As Elghawaby made clear, Quebec’s problem with Islamophobia extends to — and is often exacerbated by — the province’s biggest media outlets. She highlighted the work of Lise Ravary, a regular columnist who has said there is no such thing as a “moderate Islam” and criticized members of the Quebec City Muslim community for wanting a stiffer sentence for the mosque shooter, as one example. Another was a columnist named Joseph Facal, who “accused survivors of wanting to inflict the kind of vengeance present in Middle Eastern countries,” Elghawaby wrote. “Such stereotypes fuel the type of hatred we see on social media, and in real life.”

Those stereotypes have obvious consequences. As Elghawaby noted, in 2017 — the same year Alex Bissonnette killed six people in a mosque — hate crimes against Muslims tripled in Quebec. And what did the government of Quebec do in the wake of that tragedy? It drafted and implemented Bill 21, which bars public servants like school teachers, police officers, judges and government lawyers from wearing religious symbols like the hijab.

Not surprisingly, that has only made things harder for the province’s Muslim population.

According to a study released last August, the threats and discrimination they face is reaching new levels — or new lows. "Religious minority communities are encountering — at levels that are disturbing — a reflection of disdain, hate, mistrust and aggression," Miriam Taylor, lead researcher and the director of publications and partnerships at the Association for Canadian Studies, told the CBC in an interview. "We even saw threats and physical violence.”
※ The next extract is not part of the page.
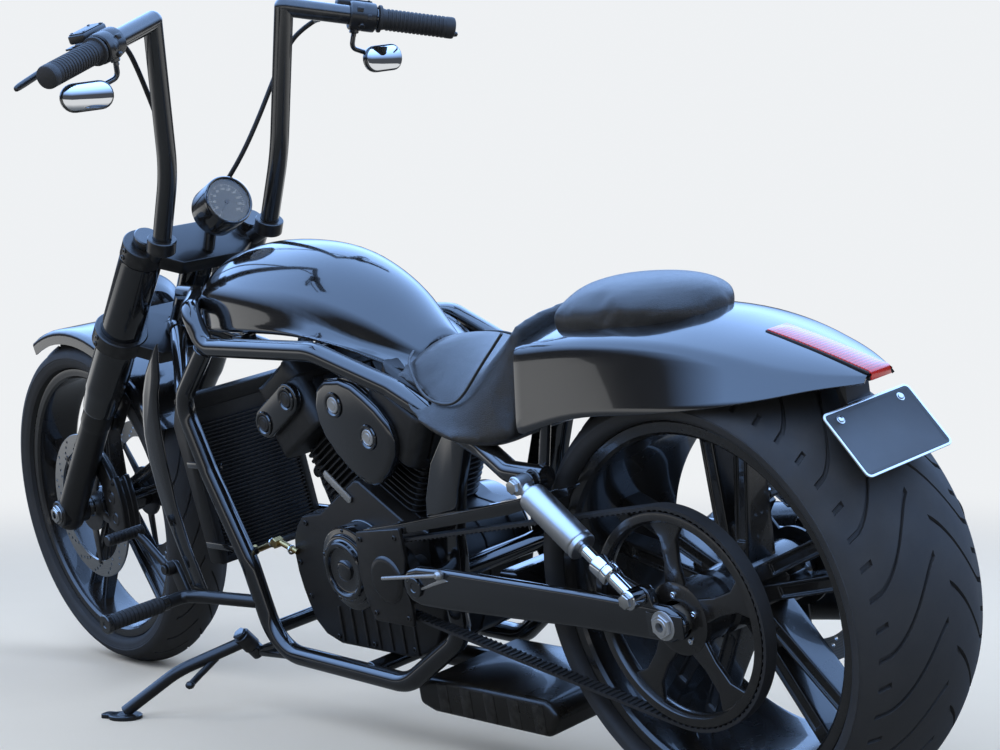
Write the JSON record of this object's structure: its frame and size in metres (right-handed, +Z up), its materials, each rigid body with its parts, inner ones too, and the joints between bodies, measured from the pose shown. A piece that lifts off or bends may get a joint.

This is a reality that needs to be confronted head-on, and few have been better at doing that than Ms. Elghawaby. But, of course, pointing out Quebec’s problem with Islamophobia isn’t exactly a winning electoral strategy, much less for a Liberal government whose tenuous grip on power depends so heavily on support from that province.

It’s not clear whether Trudeau and his senior ministers didn’t know about her background and the arguments she’d put on the record or they simply didn’t understand how they would be weaponized by Quebec’s nationalist political class.

Either way, it’s an intolerable failure of leadership on the part of the Trudeau government, and it should have some heads rolling in Ottawa. But those heads shouldn’t include Ms. Elghawaby, as some in Legault’s government — including its minister responsible for secularism, no less — are now demanding. All she’s ever done is tell the truth about her experience, and that of so many Muslim women in Quebec.

The 2022 study on Bill 21’s impact, which included data from Leger, showed more than 70 per cent of Muslim women said they felt less safe and over 80 per cent less hopeful for the next generation than before Bill 21 was adopted.

This is the problem that the federal government has to confront, not the discomfort some Quebecers feel when it’s pointed out.

If it’s actually serious about fighting Islamophobia, it has to tackle it in Quebec. That’s the place where it’s most widespread, and it’s where the government deliberately feeds it with its laws and legislation.

Yes, this might cost the Trudeau Liberals some votes and seats. But the cost of surrendering here will be much, much higher in the end — one that would be paid by Muslims in Quebec and across the country.